Becoming an Australian citizen is one of the most important decisions you can make.
Local governments have an important role to play in ensuring that citizenship ceremonies are a meaningful experience for people who have chosen to make Australia their home.
Each year, the Council facilitates a number of citizenship ceremonies on behalf of the Department of Immigration and Border Protection (DIBP).
Enquiries and applications
Initial enquiries regarding Australian citizenship, applications and approval should be directed to the Department of Immigration and Border Protection:
The final step in the journey to become an Australian citizen, for most people, is to make the Australian Citizenship Pledge at an Australian citizenship ceremony. Once your application has been approved, you will be invited to attend your ceremony.
Citizenship ceremonies are special events. They fulfil requirements under Australian citizenship law. They also provide an important opportunity to officially welcome new citizens as full members of the Australian community. They are often an emotional experience for the new citizen, as well as their host and guests.

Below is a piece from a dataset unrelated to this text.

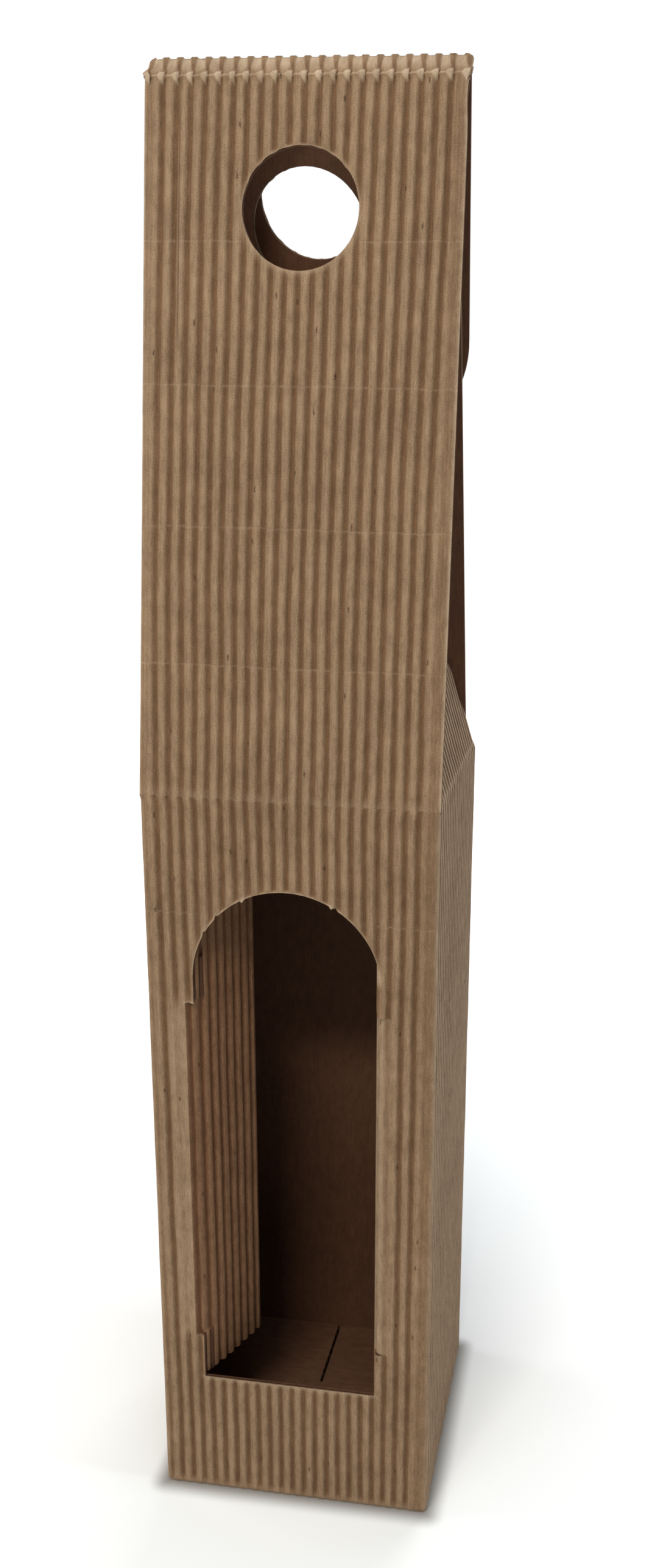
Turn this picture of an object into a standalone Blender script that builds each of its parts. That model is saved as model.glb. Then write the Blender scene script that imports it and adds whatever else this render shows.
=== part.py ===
"""Single-bottle wine carrier, folded from one blank of single-face corrugated kraft board.

Every panel of the blank is two plies: a smooth liner on the inside and a fluted
sheet on the outside. The panels meet at creases, and each crease that can still
move after gluing has the origin of its moving pieces on it.

World axes: +X to the right, +Y to the back, +Z up. The origin is the middle of
the base. Each board is drawn in its own plane first: X across the flutes, Y along
them from the crease, Z out of the fluted face.
"""

import math

import bmesh
import bpy
from mathutils import Matrix, Vector

MM = 0.001

# Board: liner, then a thin gap, then the wavy sheet
LINER_THICKNESS = 0.30 * MM
PLY_GAP = 0.10 * MM
FLUTE_DEPTH = 0.95 * MM
FLUTE_PAPER = 0.25 * MM
FLUTE_PITCH = 3.53 * MM
CREST_WIDTH = 1.80 * MM
BOARD = LINER_THICKNESS + PLY_GAP + FLUTE_DEPTH + FLUTE_PAPER

# Clearances
BUTT_GAP = 0.30 * MM
CREASE_GAP = 0.15 * MM
FLUTING_LIFT = 0.40 * MM

# Body, outside sizes
BODY_WIDTH = 82.0 * MM
BODY_DEPTH = 78.0 * MM
SHOULDER_HEIGHT = 223.4 * MM

# Window in the front panel, and its two leaves
WINDOW_WIDTH = 54.0 * MM
WINDOW_OFFSET = -1.5 * MM
WINDOW_SILL = 40.2 * MM
WINDOW_SPRING = 171.5 * MM
LEAF_CLEARANCE = 0.30 * MM
LEFT_LEAF_OPEN = math.radians(68.0)
RIGHT_LEAF_OPEN = math.radians(84.0)

# Handle: front panel, ridge strip, closure flap, rear panel
FRONT_HANDLE_LENGTH = 182.2 * MM
FRONT_HANDLE_LEAN = math.radians(7.6)
RIDGE_LENGTH = 6.8 * MM
RIDGE_TILT = math.radians(47.9)
CLOSURE_LENGTH = 97.5 * MM
CLOSURE_END_WIDTH = 79.6 * MM
CLOSURE_CORNER_RADIUS = 30.0 * MM
HOOK_CLEARANCE = 0.50 * MM
HOOK_SLACK = 7.0 * MM
REAR_HANDLE_WIDTH = 78.0 * MM
REAR_HANDLE_OFFSET = -1.0 * MM
REAR_TOP_MARGIN = 6.0 * MM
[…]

Attending your citizenship ceremony
For most people, the final step in becoming an Australian citizen is making the pledge of commitment. Once your application has been approved, arrangements will be made for you to attend a citizenship ceremony where you will make the pledge. Making the pledge is the final legal requirement to become an Australian citizen.
Generally, your ceremony will be held within six months from the time your application is approved, although waiting times can vary. You will receive a letter of invitation approximately four weeks before your ceremony date.
If you need to change the date of your ceremony, the Department of Immigration and Border Protection can generally accommodate you but you will need to let them know as soon as possible at email@example.com or 131 880.
Attending a ceremony
Attending a citizenship ceremony is important. You will not become an Australian citizen until you have attended your citizenship ceremony and made the pledge.
The decision to approve your application could be reviewed and cancelled by the Department of Immigration and Border Protection if you do not attend a citizenship ceremony within 12 months of your application being approved.
But most importantly, attending a citizenship ceremony is an occasion for celebration with friends and family and members of your new community.
You will usually receive an invitation to your citizenship ceremony three to four weeks in advance. This will give you time to arrange leave from work, if you need to, and invite some family and/or friends to join you at the ceremony.
If your children were included on your application form, they will also be invited and will become citizens when you do. If they are 15 years of age or younger, they will not have to make the pledge but are welcome to do so. If they are aged 16 years of age or over they will need to make the pledge.
Space restrictions at venues limit the number of guests you can invite but your letter of invitation will advise you of how many guests you may invite.
If you have any special needs, please let the Department of Immigration and Border Protection know by calling the Citizenship Information Line during business hours on 131 880.
What to bring
Your letter of invitation will ask you to bring your invitation and identification. Appropriate forms of identification are:
- a driver's licence, or
- a passport, or
- another official document which includes a photograph.
If you do not have any form of photographic identification you will need to bring at least three documents with you that include your name and address, such as bank statements, utility bills, rates notices and signature such as credit cards.
Children under 16 years of age do not need to provide identification.
What happens at the ceremony?
You should allow about two hours for a citizenship ceremony.
Generally, you will be asked to arrive about 30 - 40 minutes before the ceremony so that you can register, complete your Australian enrolment form (so you can vote in Australian Elections) and be shown to your seat.
You may complete your enrolment form at the ceremony or take it home to complete later. Whatever you decide to do, it is your responsibility to enrol to vote once you become a citizen. Voting in Australia is compulsory.
The ceremony itself will probably take about an hour and most ceremonies have a similar order of proceedings.
After you are seated there will be a formal introduction, speeches and an address that precedes making the pledge.
Then the presiding officer will ask you to repeat the pledge of commitment out loud. The pledge you say will be the one you chose on your application form.
When you have made the pledge you will be an Australian citizen.
The ceremony organisers may take photographs and film during the ceremony and on occasions the media will attend ceremonies too. Your family and friends are welcome to photograph you during the ceremony, including when you take the pledge and receive your certificate.
The National Anthem will be played and the ceremony will conclude with light refreshments.
Your citizenship certificate
Your citizenship certificate will be issued in the name you gave on your application form, which should be your legal name at the time your citizenship was approved.
Your citizenship certificate is an important legal document, which you should look after. You will need it when you apply to get an Australian passport.
It is an offence to deface or alter this document. You must not write on it, laminate it or change any details on it. You should notify the department if your certificate is lost or stolen.